Joseph Cheffer presented his petition to the circuit court of Cook county on the 27th of September, 1879, praying that a writ of mandamus issue to Jacob Gross, clerk of the circuit court of that county, commanding him to receive and file in his office the transcript and papers in a certain cause, therein particularly described, wherein a change of venue was ordered from the circuit court of Kankakee county to the circuit court of Cook county; and, also, commanding him to file in his office the transcript of a certain judgment, therein particularly described, rendered by a justice of the peace of Cook county.

The circuit court ordered that a peremptory writ of mandamus be issued, and the present appeal is prosecuted to reverse that judgment.

The appeal must be dismissed. The only question presented for our consideration is the construction to be placed upon sec. 33, chap. 53, Rev. Stat. 1874, entitled “Fees and Salaries,” (p. 515,) in connection with chap. 146, same statute, entitled “Venue,” ( p. 146,) and sec. 95, chap. 79, same statute, entitled “ Justices and Constables,” (p. 651.) But this does not concern the validity of any statute.

This court, since the passage of the act creating the Appellate Courts, approved June 2, 1877, has jurisdiction of civil cases in which the validity of a statute is involved, but in cases involving merely the construction of a statute, the ap*368peal must go direct to the Appellate Court, unless the case involves a franchise, a freehold, or relates to the revenue, or is one in which the State is interested.
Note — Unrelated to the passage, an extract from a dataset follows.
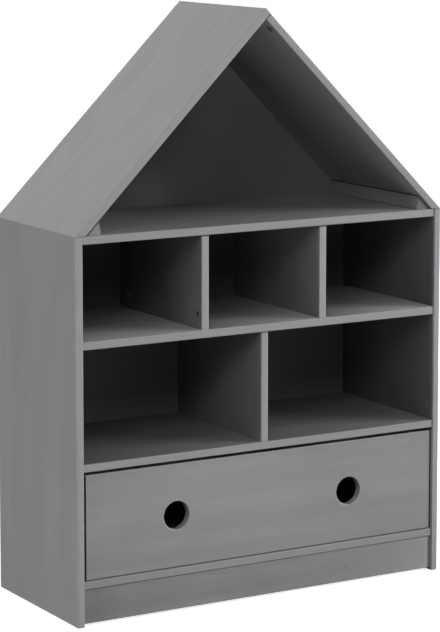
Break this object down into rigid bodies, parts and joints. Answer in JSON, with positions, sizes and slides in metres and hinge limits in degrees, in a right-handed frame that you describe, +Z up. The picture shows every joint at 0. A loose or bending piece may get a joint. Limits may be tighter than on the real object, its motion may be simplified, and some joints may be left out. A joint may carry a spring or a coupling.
{
  "type": "bookcase",
  "caption": "House shaped children's bookcase with a gabled open attic, compartments divided by upright boards, and a wide inset drawer with round finger holes.",
  "frame": {"origin": "on the floor under the middle of the bookcase's bounding box", "axes": "+Z up, front towards -Y, +X to the right as seen from the front"},
  "size_m": [0.82, 0.333, 1.15],
  "materials": {
    "painted_pine": "solid pine boards with a thin graphite grey satin paint that lets the grain show faintly; long edges softly rounded",
    "painted_hardboard": "thin hardboard painted the same graphite grey on the inner face",
    "zinc_steel": "zinc plated fittings, dull silver",
    "beech_dowel": "plain beech, grooved, unfinished",
    "nylon": "off-white moulded glide buttons"
  },
  "bodies": {
    "carcass": {"left_side": "painted_pine", "right_side": "painted_pine", "top_shelf": "painted_pine", "middle_shelf": "painted_pine", "lower_shelf": "painted_pine", "bottom_board": "painted_pine", "upper_left_divider": "painted_pine", "upper_right_divider": "painted_pine", "lower_divider": "painted_pine", "plinth": "painted_pine", "left_roof_panel": "painted_pine", "right_roof_panel": "painted_pine", "left_roof_cleat": "painted_pine", "right_roof_cleat": "painted_pine", "back_panel": "painted_hardboard", "gable_panel": "painted_hardboard", "shelf_cam_locks": "zinc_steel", "shelf_cam_bolts": "zinc_steel", "shelf_dowels": "beech_dowel", "divider_cam_locks": "zinc_steel", "divider_cam_bolts": "zinc_steel", "divider_dowels": "beech_dowel", "roof_cam_locks": "zinc_steel", "roof_cam_bolts": "zinc_steel", "roof_dowels": "beech_dowel", "cleat_screws": "zinc_steel", "cleat_dowels": "beech_dowel", "plinth_dowels": "beech_dowel", "back_panel_pins": "zinc_steel", "gable_pins": "zinc_steel", "drawer_stop_blocks": "painted_pine", "stop_block_screws": "zinc_steel"},
    "drawer": {"drawer_front": "painted_pine", "drawer_left_side": "painted_pine", "drawer_right_side": "painted_pine", "drawer_back": "painted_pine", "drawer_bottom": "painted_hardboard", "drawer_cam_locks": "zinc_steel", "drawer_cam_bolts": "zinc_steel", "drawer_screws": "zinc_steel", "drawer_glides": "nylon"}
  },
  "joints": [
    {"name": "drawer_slide", "type": "slide", "parent": "carcass", "child": "drawer", "axis": [0, -1, 0], "range_m": [0, 0.262]}
  ]
}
See Laws of 1877, pp. 70, 71; Laws of 1879, p. 222, sec. 88.

The appeal was here prayed to the Supreme Court generally, and so was the order allowing the appeal. This carried the appeal to the Division in which the cause was pending. To carry the appeal to another Division there should be, in addition to the written agreement of the parties, an order of the lower court allowing the appeal to the other Division, by name.

The appeal is dismissed, with leave to counsel for appellant to withdraw his record, abstracts and briefs, if this shall be desired.

Appeal dismissed.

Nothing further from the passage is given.